0) Back up everything completely. This is one of the least palatable administrative procedures to have to undertake when it comes to managing storage.

1) Boot into a rescue environment so that you may manipulate your file systems, logical volumes, and disk partitions while they are unmounted and not in use.

2) Determine the total amount of space you intend to reclaim for Windows 10. If you don't need to reduce any logical volumes in order to reduce the volume group to reclaim the amount of space decided upon above, proceed directly to step 6. If you need to reduce logical volumes to ready the volume group for a reduction in its size, proceed to step 3.

3) Identify logical volumes whose file systems (I'm assuming your logical volumes contain single file systems which consume the entire volume) can be reduced so that the logical volumes can be reduced in order to ready the volume group for reduction.

4) Reduce in size those file systems targeted for reduction using the appropriate tools (e.g. resize2fs for EXT4; if you're using XFS, you're going to have to simply back up all data, destroy the XFS file system, reduce the logical volume, and create a new XFS file system, since there is no way to reduce the size of an XFS file system).

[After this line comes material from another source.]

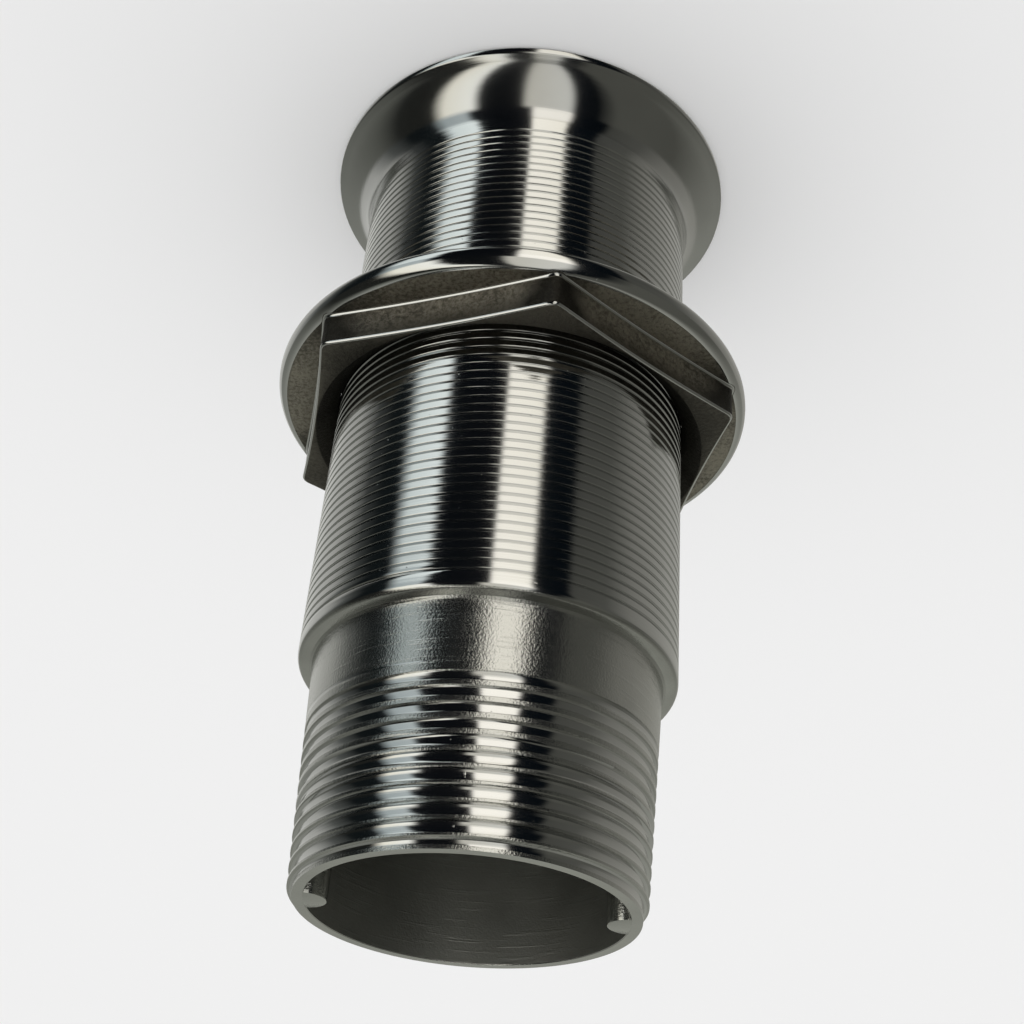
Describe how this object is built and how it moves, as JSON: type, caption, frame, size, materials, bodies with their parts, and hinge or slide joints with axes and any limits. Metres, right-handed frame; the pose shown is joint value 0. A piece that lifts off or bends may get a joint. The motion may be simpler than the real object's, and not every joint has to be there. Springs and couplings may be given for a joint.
{
  "type": "thru hull fitting",
  "caption": "Flared-head stainless thru-hull fitting with a straight-threaded barrel, a tapered pipe-thread tail and a flanged hex nut that screws along the barrel.",
  "frame": {"origin": "centre of the head face, on the waterway's axis", "axes": "+Z along the waterway from the flared head to the tapered tail; the two wrench lugs in the bore lie on +X and -X"},
  "size_m": [0.075, 0.075, 0.131],
  "materials": {
    "fitting_steel": "turned and polished stainless steel, satin as-cast band and bore",
    "nut_steel": "grainy as-cast stainless steel with a polished flange rim"
  },
  "bodies": {
    "fitting": {"fitting_body": "fitting_steel"},
    "nut_carrier": {"nut_lip_ring": "nut_steel"},
    "nut": {"flange_nut": "nut_steel"}
  },
  "joints": [
    {"name": "nut_travel", "type": "slide", "parent": "fitting", "child": "nut_carrier", "axis": [0, 0, 1], "range_m": [-0.0346, 0.0406]},
    {"name": "nut_turn", "type": "hinge", "parent": "nut_carrier", "child": "nut", "pos_m": [0, 0, 0.0465], "axis": [0, 0, 1], "range_deg": [-8280, 9720]}
  ],
  "couplings": [
    {"joint": "nut_travel", "follows": "nut_turn", "m_per_rad": 0.00023873}
  ]
}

5) Using lvreduce, reduce in size the logical volumes which have been prepared for reduction by having their contents (file systems) readied appropriately. I would work only in terms of extents rather than specifying absolute data sizes (e.g. MB, GB) so as to ensure precision in the operation. Let me know if you need more details regarding that information.

6) Reduce your volume group using vgreduce. Again, specify the reduction in terms of physical extents for maximum precision.

7) Resize your physical volume using pvresize, as described in the ArchWiki page linked above. As a precaution, I recommend resizing your physical volume to a size significantly beneath that to which the partition will be reduced (i.e. if your Windows 10 partition is going to be 200 GB, so you decide to reduce your lvm partition to 800 GB, make sure your physical volume is 790 GB or so to ensure no data is accidentally destroyed when you remove the 200 GB from the end of the lvm partition in step 10 below).

8) Use a disk partitioning tool (I like cfdisk for anything it's capable of doing, and this is one of those things) to chop off the end of the partition, freeing the space necessary for Windows 10.

Let me know if you need any further information; you should ensure that you thoroughly understand this procedure before attempting it.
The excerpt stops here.